8. Contractual Partner
Seller and consequently your contractual partner are DapTechnology B.V. as well as DapUSA Inc. a wholly-owned subsidiary of DapTechnology B.V.. The sellers act as joint and several debtors towards you. This means, inter alia, that with the performance of the services by one seller (e.g. the delivery of your ordered goods) the performance obligations of the other seller cease as well. Any event, e.g. the contest or cancelation of the contract with you or the rescission of the contract, any default in performance or the impossibility to fulfil the contract by one seller or any other event shall take effect for and against both sellers.
DapTechnology B.V. and DapUSA Inc. taken together do not form a partnership. Instead, they act separately. DapTechnology B.V. and DapUSA Inc. each act vis-à-vis you on their own behalf, unless expressly stated otherwise.
Although both sellers are allowed to demand the full amount of payment from you, of course you only need to pay once. Please note that you as a customer are not allowed to pay at your own discretion to one seller. Instead, you shall only pay to the seller who demands from you the payment. In this regard, you only need to follow the instructions on our website.
With regard to your questions concerning your order or our websites, please contact DAP. The contact details can be found on our websites.
9. Reservation of Title
All items delivered by DAP remain our property until such items have been paid in full and all claims resulting from the transaction have been met. This shall also apply to conditional claims.
If the customer is a business or merchant, the following provisions shall apply: seizures by third parties of items owned or co-owned by DAP must be notified by the customer immediately. Any costs arising in relation to judicial proceedings or settlement out of court which DAP undertakes to secure its rights shall be borne by the customer. The customer shall assign as a security all claims (including all claims for balances under the current account) which arise in connection with the items being sold on or on any other legal grounds to DAP. The customer is hereby irrevocably entitled to collect on its behalf and for its account all claims assigned to DAP. This direct debit authorization may be revoked if the customer does not meet its payment obligations in an orderly manner.
10. Assignment of Claims
The customer shall not be entitled to assign his/her claims under this contract.
11. Data Protection
(1) Our data protection procedures are in conformity with the applicable data privacy laws.

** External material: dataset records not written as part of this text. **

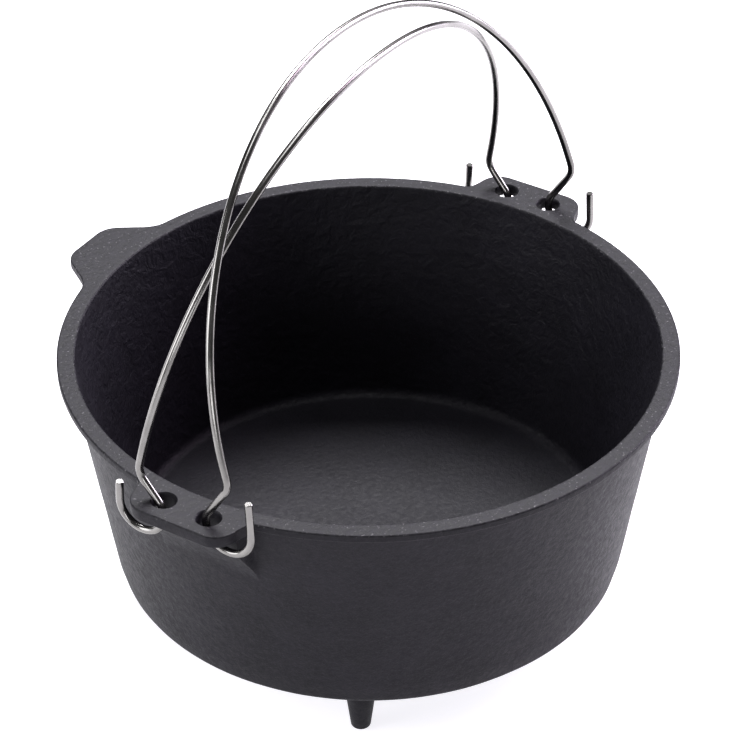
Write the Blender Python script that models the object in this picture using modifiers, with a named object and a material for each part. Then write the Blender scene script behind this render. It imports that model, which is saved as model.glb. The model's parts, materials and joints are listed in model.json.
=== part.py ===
"""Cast iron camp dutch oven: one sand-cast pot with three legs, and two wire bails hooked through its lugs.

Frame: metres, +Z up. The lugs lie on X, the grip tab points to +Y, and the legs stand on Z = 0. The origin is
the middle of the object's footprint, so the pot's own axis stands towards -Y by half of what the tab adds.
"""

import math

import bmesh
import bpy

# The bowl
RIM_RADIUS = 0.160
MOUTH_RADIUS = 0.1507
RIM_THICKNESS = 0.004
WALL_TOP_RADIUS = 0.1538
BASE_RADIUS = 0.133
POT_DEPTH = 0.129
FLOOR_THICKNESS = 0.004
BASE_CORNER = 0.005
FLOOR_CORNER = 0.008
EDGE_ROUND = 0.0008
POT_SEGMENTS = 96

# The legs
LEG_HEIGHT = 0.026
LEG_PITCH_RADIUS = 0.119
LEG_TOP_RADIUS = 0.0078
LEG_TIP_RADIUS = 0.0052
LEG_TIP_ROUND = 0.0014
LEG_ANGLES = (90, 210, 330)

# The grip tab
TAB_REACH = 0.180
TAB_TIP_HALF_WIDTH = 0.0168
TAB_ROOT_HALF_WIDTH = 0.034
TAB_THICKNESS = 0.0046
TAB_CORNER = 0.014

# The lugs
LUG_REACH = 0.1765
LUG_TIP_HALF_WIDTH = 0.0275
LUG_ROOT_HALF_WIDTH = 0.0325
LUG_THICKNESS = 0.0065
LUG_CORNER = 0.012
LUG_TOP_STEP = 0.0002
HOLE_X = 0.1635
HOLE_Y = 0.0130
HOLE_RADIUS = 0.0061
GUSSET_REACH = 0.170
GUSSET_HALF_WIDTH = 0.0268
GUSSET_FLARE = 0.15
GUSSET_BACK = 0.1504
GUSSET_TOE_REACH = 0.1427
GUSSET_TOE_DROP = 0.0464
GUSSET_OVERLAP = 0.002
SLOT_INNER_X = 0.161
SLOT_OUTER_X = 0.180
SLOT_INNER_Y = 0.0065
SLOT_OUTER_Y = 0.050
SLOT_DROP = 0.032

# The bails
WIRE_RADIUS = 0.002
BAIL_HALF_SPAN = 0.165
BAIL_RISE = 0.1575
BAIL_POWERS = (2.05, 1.94)
HOOK_RADIUS = 0.013
HOOK_LEAVES_AT = 130
KNEE_ROUND = 0.010
ARCH_GAP = 0.003
HINGE_Y = 0.0255
OUTER_HINGE_DROP = 0.0015
OUTER_KNEE_HEIGHT = 0.0243
OUTER_LEAN = 16.8
OUTER_TIP_AT = 345.8
OUTER_TIP_LENGTHS = (0.0155, 0.0203)
INNER_HINGE_DROP = 0.0085
INNER_KNEE_HEIGHT = 0.021
INNER_LEAN = 11.0
INNER_TIP_AT = 351.5
INNER_TIP_LENGTHS = (0.0160, 0.0104)

POT_Y = -(TAB_REACH - RIM_RADIUS) / 2
BASE_Z = LEG_HEIGHT
RIM_Z = BASE_Z + POT_DEPTH
INSIDE_RIM = WALL_TOP_RADIUS - 0.0018
WALL_THICKNESS = 0.0042
PLATE_ROOT_INSET = 0.002
HOLE_CUTTER_DEPTH = 0.09
HOLE_CUTTER_RISE = 0.01


def clear_scene():
    for obj in list(bpy.data.objects):
        bpy.data.objects.remove(obj, do_unlink=True)


def new_collection(name):
    collection = bpy.data.collections.new(name)
    bpy.context.scene.collection.children.link(collection)
    return collection


def material(name, colour, metallic, roughness):
    made = bpy.data.materials.new(name)
    made.use_nodes = True
    shader = made.node_tree.nodes["Principled BSDF"]
    shader.inputs["Base Color"].default_value = (*colour, 1)
    shader.inputs["Metallic"].default_value = metallic
    shader.inputs["Roughness"].default_value = roughness
    return made


def arc(centre, radius, start, end, steps):
    """Points from angle start to angle end, in degrees, about a centre."""
    angles = [math.radians(start + (end - start) * i / steps) for i in range(steps + 1)]
    return [(centre[0] + radius * math.cos(a), centre[1] + radius * math.sin(a)) for a in angles]


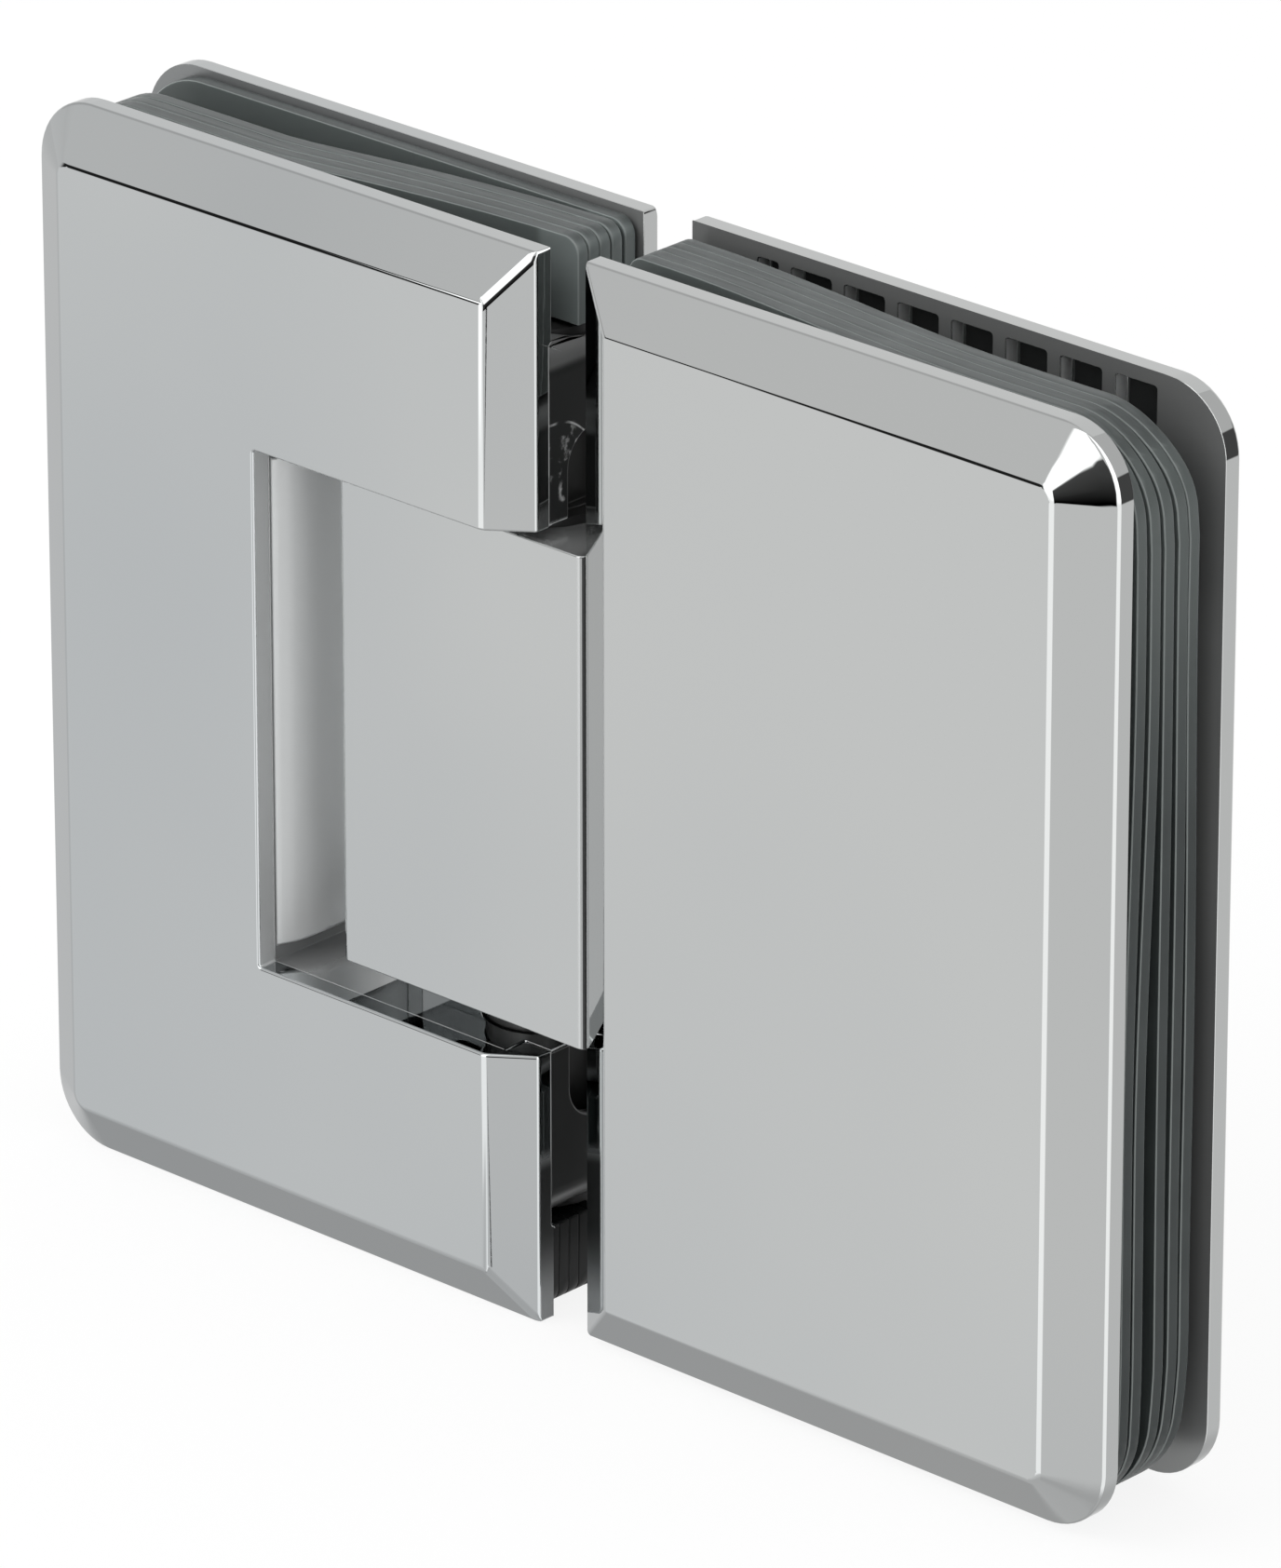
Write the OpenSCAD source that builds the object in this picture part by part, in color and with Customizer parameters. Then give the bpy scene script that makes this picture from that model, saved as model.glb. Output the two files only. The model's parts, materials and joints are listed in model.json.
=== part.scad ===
// Glass door hinge: two bevelled clamps that grip two glass panes edge to edge.
// The fixed clamp carries a knuckle that stands in a notch of the door clamp.
// X runs across both clamps, Y through the glass (front face toward -Y), Z up along the pivot.
// X = 0 is the middle of the gap between the clamps, Y = 0 the middle of the glass slot,
// and Z = 0 the bottom edge of the door clamp.

/* [Clamp plates] */
// Height of each clamp plate
plate_h = 90; // [84:1:110]
// Width of each clamp, from its pivot side to its outer side
clamp_w = 53.5; // [51:0.5:70]
// Thickness of a clamp plate at its rim
plate_t = 4.2; // [3.8:0.1:5.5]
// Wall left between a seat in a plate and the plate's outer face
skin_t = 1.8; // [1.4:0.1:2.2]
// Gap between the two clamps
clamp_gap = 5; // [4:0.5:8]
// Radius of the two outer corners of a clamp
corner_r = 5.6; // [5:0.1:9]
// Width of the bevel round the outer face
bevel_w = 4.4; // [2.5:0.1:4.6]
// Width of the door clamp's bevel on its pivot side, beside the notch
pivot_bevel_w = 3.5; // [2.5:0.1:4.6]
// Depth of the bevel at the plate's edge
bevel_d = 2.6; // [1.5:0.1:3]
// Rounding where the outer face turns into the bevel
edge_r = 1.4; // [0.4:0.1:2]

/* [Glass slot] */
// Distance between the two plates of a clamp
slot_t = 10.4; // [9.5:0.1:13]
// Thickness of one gasket sheet
sheet_t = 1.15; // [0.8:0.05:1.2]
// Gasket sheets in each clamp
sheet_count = 5; // [2:1:5]
// Distance of a gasket's edge from the plate's edge
sheet_inset = 0.5; // [0.3:0.1:3]
// Radius of a gasket's outer corners
sheet_r = 7; // [5:0.5:10]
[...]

(2) DAP shall use the customer´s E-Mail address only for information letters which accompany the orders and, if desired by the customer, for its own newsletters. Additionally, DAP sends to the customers via E-Mail regularly diligently chosen offers of similar products of its product range. The customer is entitled to object to the use of his/her E-Mail address for marketing purposes by formless E-Mail, without incurring costs other than the transmission costs based on the basic tariff.
(3) DAP shall not forward any personal customer data to any third parties. An exemption hereto exists for such service partners which require the transfer or data to process its orders. In these cases, the scope of the transmitted data shall be restricted to the necessary minimum.

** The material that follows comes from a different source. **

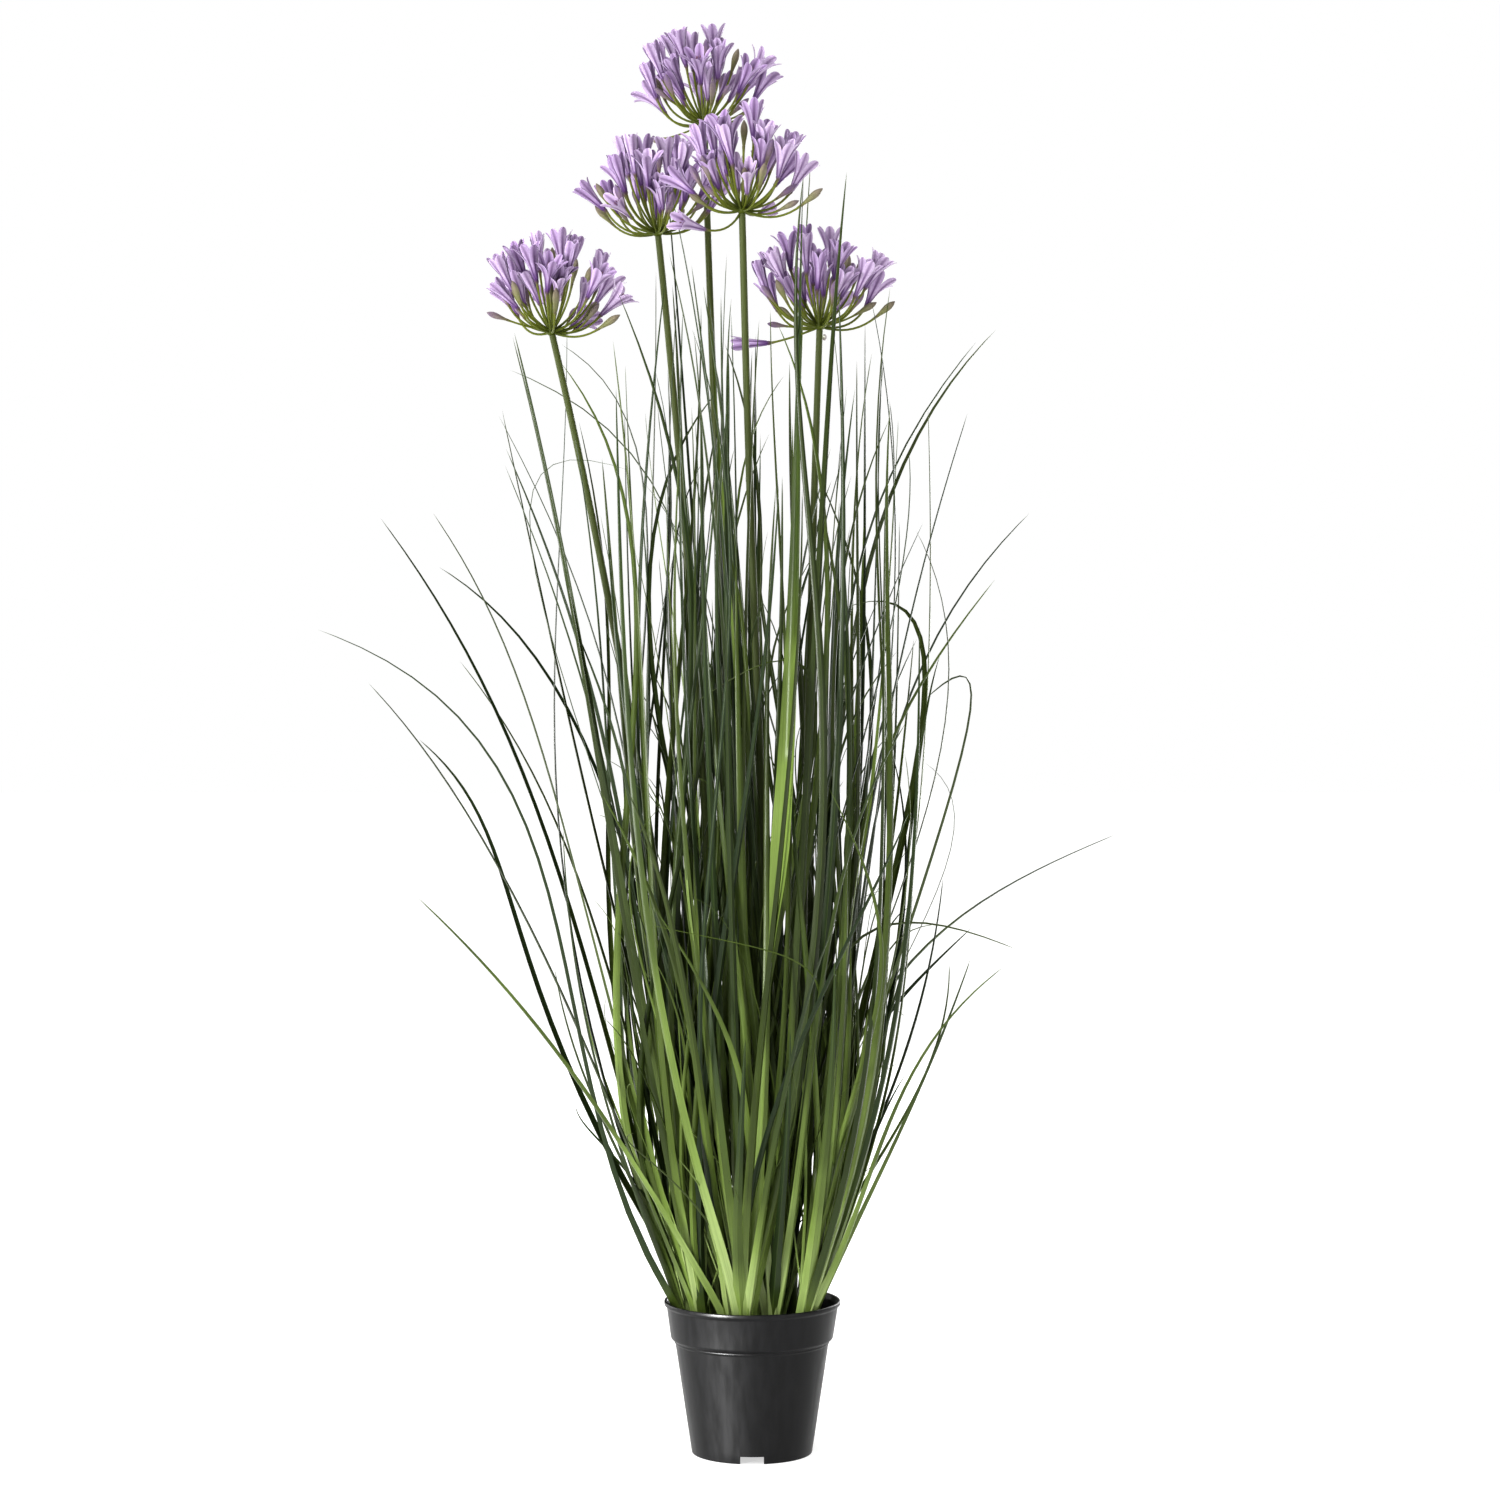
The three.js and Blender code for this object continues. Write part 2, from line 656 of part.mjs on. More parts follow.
// A funnel of six petals that stand on one throat ring and meet at a point on its axis.
function addFloret(skin, stalk, base, way) {
  const throat = skin.ring(flowerRing(base, way, THROAT_RADIUS, THROAT_HEIGHT));
  widen(skin, stalk, throat);
  const [heart] = skin.ring([base.clone().addScaledVector(way, THROAT_HEIGHT - 2)]);
  const tips = skin.ring(flowerRing(base, way, TIP_RADIUS, TIP_HEIGHT, 0.5));
  const spread = (PETALS / (2 * Math.PI)) * Math.asin(PETAL_HALF_WIDTH / PETAL_RADIUS);
  const chordRadius = Math.sqrt(PETAL_RADIUS ** 2 - PETAL_HALF_WIDTH ** 2);
  const inner = skin.ring(flowerRing(base, way, chordRadius - PETAL_THICKNESS, PETAL_HEIGHT, 0.5));
  const lefts = skin.ring(flowerRing(base, way, PETAL_RADIUS, PETAL_HEIGHT, 0.5 - spread));
  const rights = skin.ring(flowerRing(base, way, PETAL_RADIUS, PETAL_HEIGHT, 0.5 + spread));
  throat.forEach((a, k) => {
    const b = throat[(k + 1) % PETALS];
    const [left, right, tip, keel] = [lefts[k], rights[k], tips[k], inner[k]];
    skin.triangles.push(a, b, right, a, right, left, left, right, tip);
    skin.triangles.push(a, left, keel, left, tip, keel, tip, right, keel, right, b, keel);
    skin.triangles.push(keel, b, heart, keel, heart, a);
  });
}

function addBud(skin, stalk, base, way) {
  const belly = skin.ring(flowerRing(base, way, BUD_RADIUS, BUD_BELLY));
  widen(skin, stalk, belly);
  skin.tip(belly, base.clone().addScaledVector(way, BUD_LENGTH));
}

// A stalk that curves up out of the hub, with a flower or a bud at its end.
function pedicelSolid(center, azimuth, rootRise, topRise, length, isBud) {
  const rootWay = heading(azimuth, Math.PI / 2 - rootRise);
  const topWay = heading(azimuth, Math.PI / 2 - topRise);
  const start = center.clone().addScaledVector(rootWay, 0.75 * HUB_RADIUS);
  const middle = start.clone().addScaledVector(rootWay, length / 2);
  const end = middle.clone().addScaledVector(topWay, length / 2);
  const curve = new THREE.QuadraticBezierCurve3(start, middle, end);
  const skin = new Skin();
  const stations = topRise - rootRise > STRAIGHT_BEND ? [0, 0.5, 1] : [0, 1];
  const rings = stations.map((t) => skin.ring(polygon(curve.getPoint(t), curve.getTangent(t), PEDICEL_RADIUS, 3)));
  skin.cap(rings[0]);
  for (let i = 1; i < rings.length; i++) skin.band(rings[i - 1], rings[i]);
  const add = isBud ? addBud : addFloret;
  add(skin, rings[rings.length - 1], end, curve.getTangent(1));
  return skin.solid();
}

function hubSolid(hub, topWay) {
  const at = (height) => hub.clone().addScaledVector(topWay, height);
  const knob = loft([
    polygon(at(SEAT_GAP), topWay, SCAPE_TOP_RADIUS, SCAPE_SIDES),
    polygon(at(0.45 * HUB_HEIGHT), topWay, HUB_RADIUS, SCAPE_SIDES),
    polygon(at(HUB_HEIGHT), topWay, 0.6 * HUB_RADIUS, SCAPE_SIDES),
  ]);
  return knob.add(rod(at(-PEG_LENGTH), at(1), PEG_RADIUS, PEG_RADIUS, SCAPE_SIDES));
}

function headSolid({ hub, topWay }, seed) {
  const draw = new Draw(seed);
  const center = hub.clone().addScaledVector(topWay, 0.45 * HUB_HEIGHT);
  const turn = draw.between(0, 2 * Math.PI);
  let shape = hubSolid(hub, topWay);
  for (let k = 0; k < PEDICELS; k++) {
    const share = (k + 0.5) / PEDICELS;
    const rootRise = Math.asin(lerp(Math.sin(HIGHEST_PEDICEL), Math.sin(LOWEST_PEDICEL), share));
    const topRise = Math.PI / 2 - (Math.PI / 2 - rootRise) * (PEDICEL_RISE + draw.between(-0.06, 0.08));
    const isBud = k % BUD_EVERY === 2;
    const length = (isBud ? BUD_PEDICEL_LENGTH : PEDICEL_LENGTH) + draw.between(-5, 5);
    const azimuth = turn + k * GOLDEN_ANGLE + draw.between(-0.12, 0.12);
    shape = shape.add(pedicelSolid(center, azimuth, rootRise, topRise, length, isBud));
  }
  return shape;
}

// ---- The part ----

place('pot', potSolid(), POT_PLASTIC);
place('pot_fill', fillSolid(), FILL_STONE);
scapes.forEach((scape, i) => {
  place(`flower_stem_${i + 1}`, scapeSolid(scape), SCAPE_GREEN);
  place(`flower_head_${i + 1}`, headSolid(scape, 300 + 31 * i), PETAL_LILAC);
});
tufts.forEach((tuft, i) => {
  place(`leaf_tuft_${String(i + 1).padStart(2, '0')}`, tuftSolid(tuft), LEAF_GREEN);
});

export default part;
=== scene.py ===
"""The looks of a potted agapanthus: leaf blades, scapes, umbels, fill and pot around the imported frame.

The layout rule is the one of the part's source, in millimetres. MM turns it into Blender's metres.
"""

import math

import bpy
import numpy as np
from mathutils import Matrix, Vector, noise


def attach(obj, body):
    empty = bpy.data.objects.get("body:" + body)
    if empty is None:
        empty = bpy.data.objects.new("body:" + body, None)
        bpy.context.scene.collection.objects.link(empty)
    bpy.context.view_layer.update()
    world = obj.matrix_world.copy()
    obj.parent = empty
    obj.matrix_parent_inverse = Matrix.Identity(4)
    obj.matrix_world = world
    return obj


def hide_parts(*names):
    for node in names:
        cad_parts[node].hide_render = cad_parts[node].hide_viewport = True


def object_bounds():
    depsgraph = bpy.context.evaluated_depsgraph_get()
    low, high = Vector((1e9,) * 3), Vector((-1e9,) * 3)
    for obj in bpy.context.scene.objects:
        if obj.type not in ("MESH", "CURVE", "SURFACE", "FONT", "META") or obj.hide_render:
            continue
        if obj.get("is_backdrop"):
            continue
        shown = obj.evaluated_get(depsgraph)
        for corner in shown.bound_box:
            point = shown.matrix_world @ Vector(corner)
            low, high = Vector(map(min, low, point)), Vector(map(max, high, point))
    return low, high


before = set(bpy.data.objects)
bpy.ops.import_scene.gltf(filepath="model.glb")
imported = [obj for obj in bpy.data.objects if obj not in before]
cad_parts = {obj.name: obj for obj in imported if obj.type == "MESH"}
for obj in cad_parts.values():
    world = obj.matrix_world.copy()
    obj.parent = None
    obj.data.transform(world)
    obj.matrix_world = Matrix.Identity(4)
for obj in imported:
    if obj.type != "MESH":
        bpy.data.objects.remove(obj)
cad_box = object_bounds()

MM = 0.001
DEGREE = math.pi / 180

# ---- Driving dimensions, as in the part's source ----

POT_HEIGHT = 127
FOOT_RADIUS = 50.5
BODY_HEIGHT = 94
BODY_RADIUS = 64.7
STEP_HEIGHT = 97
STEP_RADIUS = 68.2
COLLAR_HEIGHT = 122
COLLAR_RADIUS = 71.9
LIP_UNDERSIDE = 124
LIP_RADIUS = 74
LIP_WIDTH = 2.6
WALL = 2
BASE_UNDERSIDE = 7
BASE_TOP = 9
NOTCH_WIDTH = 20
NOTCH_HEIGHT = 6.5
NOTCH_AZIMUTHS = (-90, 30, 150)

FILL_TOP = 103
ROOT_DEPTH = 30
SEAT_GAP = 0.35

GOLDEN_ANGLE = 137.5
SPOTS = 19
SPOT_REACH = 52

SCAPE_RADIUS = 3.7
SCAPE_TOP_RADIUS = 2.8
SCAPE_PULL = 0.36
PEG_LENGTH = 8

# Each scape: its spot, its flower head's hub, its lean at root and top.
SCAPES = (
    (4, (-167, -10, 936), 7, 13),
    (1, (-79, 10, 1022), 4, 6),
    (6, (-41, 75, 1127), 1, 3),
    (5, (-8, -85, 1025), 3, 3),
    (8, (57, 10, 943), 2, 2),
)

PEDICELS = 24
BUD_EVERY = 3
HIGHEST_PEDICEL = 86
LOWEST_PEDICEL = -14
PEDICEL_LENGTH = 48
BUD_PEDICEL_LENGTH = 44
PEDICEL_RADIUS = 1
PEDICEL_RISE = 0.34
PEDICEL_STRAY = 0.12 / DEGREE
HUB_RADIUS = 5.2
HUB_HEIGHT = 7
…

(4) The customer shall be informed about and be given the opportunity to correct, block and delete his/her personal data. If judicial or contractual keeping obligations exist or any other judicial reasons oppose to a deletion, the data will be blocked.
12. Miscellaneous
(1) These standard terms and conditions contain all rights and obligations of the contract parties.
(2) If the customer is a merchant or does not reside within the European Union, our company seat shall be the exclusive venue for all legal disputes between the contract parties, including all lawsuits in connection with bills of exchange and cheques.
(3) The laws of the Netherlands shall exclusively apply. The provisions of the UN Convention on the International Sale of Goods shall not apply.
(4) In the event that one or several of the above provisions is or becomes invalid, the validity of the remaining provisions shall not be affected. The parties will try to replace invalid provisions by such provisions which are valid and come closest to the commercial purpose intended by the parties.